- What is being asked
Among the entries that follow, the required portion opens with the line containing "Turn this picture" and closes with the line containing "import Module from". Give that portion again exactly, and nothing else.

- Data in this exercise
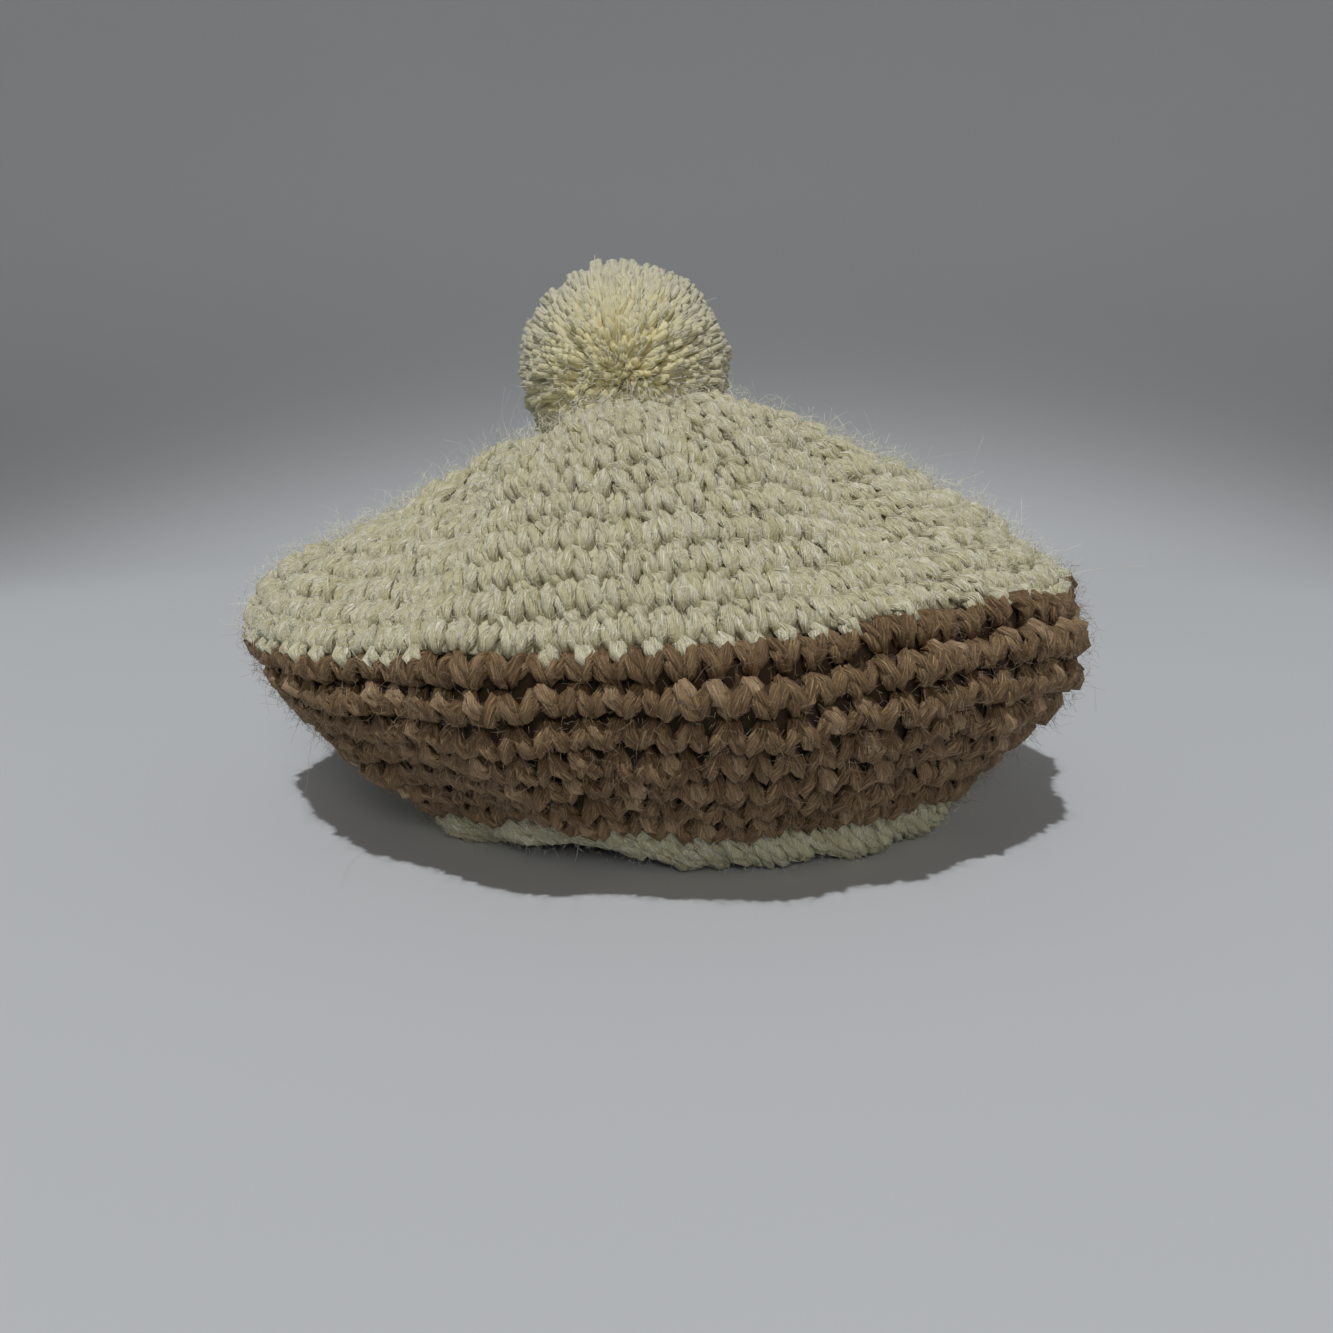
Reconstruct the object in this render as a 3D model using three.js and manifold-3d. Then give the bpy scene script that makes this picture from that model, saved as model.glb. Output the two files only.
--
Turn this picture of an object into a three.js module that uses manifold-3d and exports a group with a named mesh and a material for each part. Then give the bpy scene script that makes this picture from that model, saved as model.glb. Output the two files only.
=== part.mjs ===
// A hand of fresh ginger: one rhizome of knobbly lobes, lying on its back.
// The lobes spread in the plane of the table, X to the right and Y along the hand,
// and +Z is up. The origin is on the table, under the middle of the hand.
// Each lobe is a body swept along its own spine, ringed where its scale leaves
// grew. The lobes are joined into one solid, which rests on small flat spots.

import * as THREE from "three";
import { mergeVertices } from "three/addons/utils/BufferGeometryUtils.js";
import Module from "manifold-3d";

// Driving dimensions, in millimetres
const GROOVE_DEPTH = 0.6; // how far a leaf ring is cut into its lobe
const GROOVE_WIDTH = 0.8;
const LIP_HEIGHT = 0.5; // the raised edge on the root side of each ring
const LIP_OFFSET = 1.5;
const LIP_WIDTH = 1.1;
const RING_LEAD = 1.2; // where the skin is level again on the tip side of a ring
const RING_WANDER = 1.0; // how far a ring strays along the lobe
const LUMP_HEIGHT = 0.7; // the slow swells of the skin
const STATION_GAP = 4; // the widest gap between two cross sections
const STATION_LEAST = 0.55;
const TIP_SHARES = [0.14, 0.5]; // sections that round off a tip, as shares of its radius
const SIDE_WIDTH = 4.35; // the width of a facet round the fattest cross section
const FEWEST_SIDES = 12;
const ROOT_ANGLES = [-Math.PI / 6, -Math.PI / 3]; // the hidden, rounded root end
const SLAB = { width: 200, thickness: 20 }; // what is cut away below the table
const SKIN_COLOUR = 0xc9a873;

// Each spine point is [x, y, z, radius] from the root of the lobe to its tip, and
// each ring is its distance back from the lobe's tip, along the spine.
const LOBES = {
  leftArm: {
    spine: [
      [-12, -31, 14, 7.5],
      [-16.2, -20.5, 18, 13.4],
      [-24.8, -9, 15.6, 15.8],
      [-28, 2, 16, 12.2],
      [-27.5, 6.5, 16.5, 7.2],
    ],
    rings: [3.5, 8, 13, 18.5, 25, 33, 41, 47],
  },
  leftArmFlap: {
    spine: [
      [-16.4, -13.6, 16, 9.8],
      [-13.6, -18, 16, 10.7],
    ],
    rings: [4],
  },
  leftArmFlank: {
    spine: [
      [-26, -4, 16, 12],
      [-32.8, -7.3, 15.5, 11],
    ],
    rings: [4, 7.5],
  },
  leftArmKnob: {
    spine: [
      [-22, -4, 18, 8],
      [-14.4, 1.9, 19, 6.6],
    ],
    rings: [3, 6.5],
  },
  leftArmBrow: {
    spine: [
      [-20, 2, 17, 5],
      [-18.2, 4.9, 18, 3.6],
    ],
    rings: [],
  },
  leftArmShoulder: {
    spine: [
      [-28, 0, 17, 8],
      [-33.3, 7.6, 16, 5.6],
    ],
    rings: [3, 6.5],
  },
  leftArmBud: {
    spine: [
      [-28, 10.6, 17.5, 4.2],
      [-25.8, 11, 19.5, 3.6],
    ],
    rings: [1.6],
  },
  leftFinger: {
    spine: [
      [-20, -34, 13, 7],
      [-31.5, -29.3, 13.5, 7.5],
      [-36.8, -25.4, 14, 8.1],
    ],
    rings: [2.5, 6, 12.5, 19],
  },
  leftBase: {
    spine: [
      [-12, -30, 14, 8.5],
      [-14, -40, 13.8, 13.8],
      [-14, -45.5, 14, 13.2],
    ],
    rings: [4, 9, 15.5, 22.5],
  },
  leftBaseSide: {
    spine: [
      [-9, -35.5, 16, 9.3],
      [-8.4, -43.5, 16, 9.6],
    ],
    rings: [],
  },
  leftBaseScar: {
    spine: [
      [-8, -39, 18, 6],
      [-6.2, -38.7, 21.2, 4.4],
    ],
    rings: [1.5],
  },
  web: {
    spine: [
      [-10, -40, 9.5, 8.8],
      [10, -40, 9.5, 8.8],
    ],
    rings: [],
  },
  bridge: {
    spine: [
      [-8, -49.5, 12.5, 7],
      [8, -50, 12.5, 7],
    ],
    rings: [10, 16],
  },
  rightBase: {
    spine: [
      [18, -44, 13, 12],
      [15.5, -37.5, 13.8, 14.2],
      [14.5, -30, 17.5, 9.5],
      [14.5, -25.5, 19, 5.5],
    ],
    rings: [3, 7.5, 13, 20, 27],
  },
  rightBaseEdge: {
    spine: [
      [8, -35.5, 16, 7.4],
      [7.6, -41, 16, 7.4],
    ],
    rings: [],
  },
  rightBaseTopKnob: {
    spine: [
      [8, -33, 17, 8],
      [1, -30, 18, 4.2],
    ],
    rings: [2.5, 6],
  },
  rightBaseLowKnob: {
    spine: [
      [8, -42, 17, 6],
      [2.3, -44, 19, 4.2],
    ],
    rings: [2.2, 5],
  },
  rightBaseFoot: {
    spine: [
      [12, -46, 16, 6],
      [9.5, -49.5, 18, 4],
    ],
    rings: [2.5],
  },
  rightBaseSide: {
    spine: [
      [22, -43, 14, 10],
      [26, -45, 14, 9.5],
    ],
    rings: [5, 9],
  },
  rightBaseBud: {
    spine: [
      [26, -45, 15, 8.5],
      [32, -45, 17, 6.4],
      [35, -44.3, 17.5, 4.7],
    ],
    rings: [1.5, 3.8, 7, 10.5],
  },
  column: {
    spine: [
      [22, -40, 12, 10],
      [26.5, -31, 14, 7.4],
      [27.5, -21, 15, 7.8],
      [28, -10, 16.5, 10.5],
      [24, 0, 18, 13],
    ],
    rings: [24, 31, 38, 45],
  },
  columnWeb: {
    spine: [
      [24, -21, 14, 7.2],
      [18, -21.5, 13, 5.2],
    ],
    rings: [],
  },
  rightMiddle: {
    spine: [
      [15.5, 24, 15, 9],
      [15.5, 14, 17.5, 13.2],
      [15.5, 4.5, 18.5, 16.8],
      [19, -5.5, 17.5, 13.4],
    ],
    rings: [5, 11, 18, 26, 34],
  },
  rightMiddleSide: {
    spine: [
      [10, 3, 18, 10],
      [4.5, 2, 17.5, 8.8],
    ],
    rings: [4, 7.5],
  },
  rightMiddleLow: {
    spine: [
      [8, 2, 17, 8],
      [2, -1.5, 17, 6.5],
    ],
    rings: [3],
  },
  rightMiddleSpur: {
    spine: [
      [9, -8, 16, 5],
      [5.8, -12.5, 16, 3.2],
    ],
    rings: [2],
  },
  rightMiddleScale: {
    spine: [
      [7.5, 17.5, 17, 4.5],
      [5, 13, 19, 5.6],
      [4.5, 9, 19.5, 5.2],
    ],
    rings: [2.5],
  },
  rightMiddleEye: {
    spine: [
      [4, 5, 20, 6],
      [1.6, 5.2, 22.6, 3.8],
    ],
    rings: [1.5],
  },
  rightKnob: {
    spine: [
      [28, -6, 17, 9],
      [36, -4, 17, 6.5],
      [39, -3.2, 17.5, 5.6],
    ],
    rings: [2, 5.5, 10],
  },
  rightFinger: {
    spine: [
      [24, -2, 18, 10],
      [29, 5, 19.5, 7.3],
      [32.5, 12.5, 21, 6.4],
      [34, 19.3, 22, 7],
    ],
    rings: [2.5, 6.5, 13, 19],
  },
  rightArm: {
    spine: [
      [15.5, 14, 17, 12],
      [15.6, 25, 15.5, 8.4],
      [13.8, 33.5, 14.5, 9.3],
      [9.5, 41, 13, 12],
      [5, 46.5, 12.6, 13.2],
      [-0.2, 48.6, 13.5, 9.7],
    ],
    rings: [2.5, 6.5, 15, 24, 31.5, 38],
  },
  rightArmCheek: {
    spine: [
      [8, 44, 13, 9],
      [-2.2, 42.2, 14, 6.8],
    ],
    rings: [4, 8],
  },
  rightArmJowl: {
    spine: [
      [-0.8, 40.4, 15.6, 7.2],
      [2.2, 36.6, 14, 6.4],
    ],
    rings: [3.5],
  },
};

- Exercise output
Turn this picture of an object into a three.js module that uses manifold-3d and exports a group with a named mesh and a material for each part. Then give the bpy scene script that makes this picture from that model, saved as model.glb. Output the two files only.
=== part.mjs ===
// A hand of fresh ginger: one rhizome of knobbly lobes, lying on its back.
// The lobes spread in the plane of the table, X to the right and Y along the hand,
// and +Z is up. The origin is on the table, under the middle of the hand.
// Each lobe is a body swept along its own spine, ringed where its scale leaves
// grew. The lobes are joined into one solid, which rests on small flat spots.

import * as THREE from "three";
import { mergeVertices } from "three/addons/utils/BufferGeometryUtils.js";
import Module from "manifold-3d";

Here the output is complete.